Ekonomi ekspor budak diberbagai negara tersebut kemudian memiliki imbas pada perekonomian dalam negeri di Afrika. Semenjak meningkatnnya aktifitas perbudakan laju perenomian Afrika menjadi sangat lemah. Sumber daya yang sebenarnya dapat dimaksimalkan nyatanya mengalami kegagalan. Eksploitasi wilayah koloni semisal Afrika Barat oleh Inggris, tidak mengalami perubahan karena sistem ekonomi kapitalisme baru saja diterapkan pada akhir aba ke-19. Industri tekstil yang sudah didirikan pada pertengahan abad ke-18 juga kurang menguntungkan. Pilihan budak tetap menjadi primadona dari sekian banyak pilihan. Sementara itu pemberontakan-pemerontakan juga berjalan beriringan selama periode perbudakaan meskipun gerakannya tidak efisien dan tidak adannya strurktur organisasi yang jelas. Perkembangan gerakan organisasi mulai muncul sejak dengan tuntutkan dari para pekerja perusahaan permata di wilayah Kimberley, Afrika Selatan.[2] Gerakannya menuntut diskrimanasi dan peraturan kerja  yang ketat.

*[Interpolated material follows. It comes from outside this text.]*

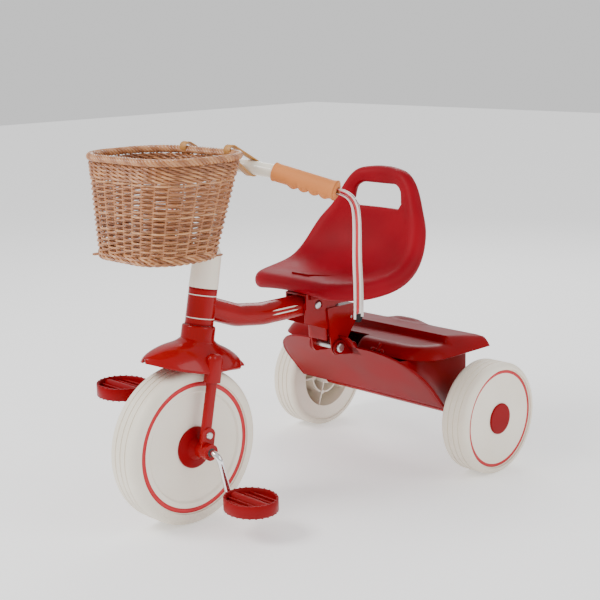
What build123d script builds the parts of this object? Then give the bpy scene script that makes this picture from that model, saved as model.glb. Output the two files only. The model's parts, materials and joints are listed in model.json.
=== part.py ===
"""A child's tricycle: steel frame, moulded wheels, wicker basket, folding rear bin.

Units are millimetres.  +Z is up, the tricycle faces -Y, and the rider's left is +X.
The origin is on the floor, under the middle of the overall length.
"""
from build123d import *
import math
import os

# ---------------------------------------------------------------- overall sizes
FRONT_WHEEL_DIAMETER = 254.0
FRONT_WHEEL_WIDTH = 60.0
REAR_WHEEL_DIAMETER = 197.6
REAR_WHEEL_WIDTH = 56.0
WHEELBASE = 513.0
REAR_TRACK = 422.0
STEER_RAKE = 11.5

# ---------------------------------------------------------------- fits and walls
RUNNING_FIT = 0.06
BODY_GAP = 0.4
SHEET_WALL = 3.0
MOULDED_WALL = 3.5

# ---------------------------------------------------------------- front wheel and cranks
FRONT_TYRE_DEPTH = 19.0
FRONT_SIDE_SET_IN = 3.0
FRONT_DISH_DEPTH = 3.0
FRONT_DISH_RADIUS = 88.0
WHEEL_HUB_WALL = 7.0
TREAD_GROOVE_WIDTH = 2.2
TREAD_GROOVE_DEPTH = 1.2
HUB_FLANGE_RADIUS = 33.5
CRANK_ROD_DIAMETER = 10.0
CRANK_RADIUS = 72.0
CRANK_ANGLE = 14.5
CRANK_ARM_X = 83.0
CRANK_BEND_RADIUS = 14.0
SPINDLE_BEND_RADIUS = 8.0
PEDAL_CENTRE_X = 135.0
PEDAL_LENGTH = 86.0
PEDAL_WIDTH = 78.0
PEDAL_HEIGHT = 20.0
PEDAL_WALL = 3.5
PEDAL_FLOOR = 5.0
PEDAL_RIB = 2.5

# ---------------------------------------------------------------- fork, head and fender
CROWN_GAP = 11.0
CROWN_THICKNESS = 8.0
FORK_LEG_X = 47.0
FORK_LEG_THICKNESS = 12.0
FORK_LEG_WIDTH = 18.5
FORK_LEG_WALL = 1.8
STEERER_DIAMETER = 31.8
STEERER_LENGTH = 154.0
HEAD_TUBE_DIAMETER = 46.0
HEAD_TUBE_WALL = 2.5
HEAD_TUBE_LENGTH = 52.5
HEAD_BUSH_FLANGE = 3.0
HEAD_BUSH_LENGTH = 18.0
COLLAR_DIAMETER = 54.0
COLLAR_LENGTH = 28.2
FENDER_RISE = 26.0
FENDER_FRONT_REACH = 101.0
FENDER_REAR_REACH = 106.0
FENDER_HALF_WIDTH = 51.0
BEARING_DIAMETER = 26.0
BEARING_LENGTH = 25.0
BEARING_BUSH_WALL = 2.0
DROPOUT_BOLT_HEIGHT = 19.0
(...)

 [1] Kalimat tersebut merupakan cuplikan percakapan dalam film “ Django Unchained” tahun 2012. Flim garapan Quentin Tarantion ini menceritakan kondisi perbudakan beberapa tahun sebelum terjadinya perang sipil di Amerika. Film ini menjadi unik ketika menampilkan Django yang berperan sebagai budak yang dianggap bebas melakukan serangakian aksi pembunuhan terhadap beberapa geng di berbagai Wilayah. Film ini mencoba untuk memutar kondisi 180 derajat dengan seorang budak yang melakukan serangkaian aksi brutal.
[2] William Worger, Workers As criminal:  The Rule of Law in Early Kimberley. Dalam Frederick Cooper (ed), Struggle for The City: Migrant Labor, Capital, and State in Urban Africa, ( India: Sage Publications, 1983), hlm. 51-52.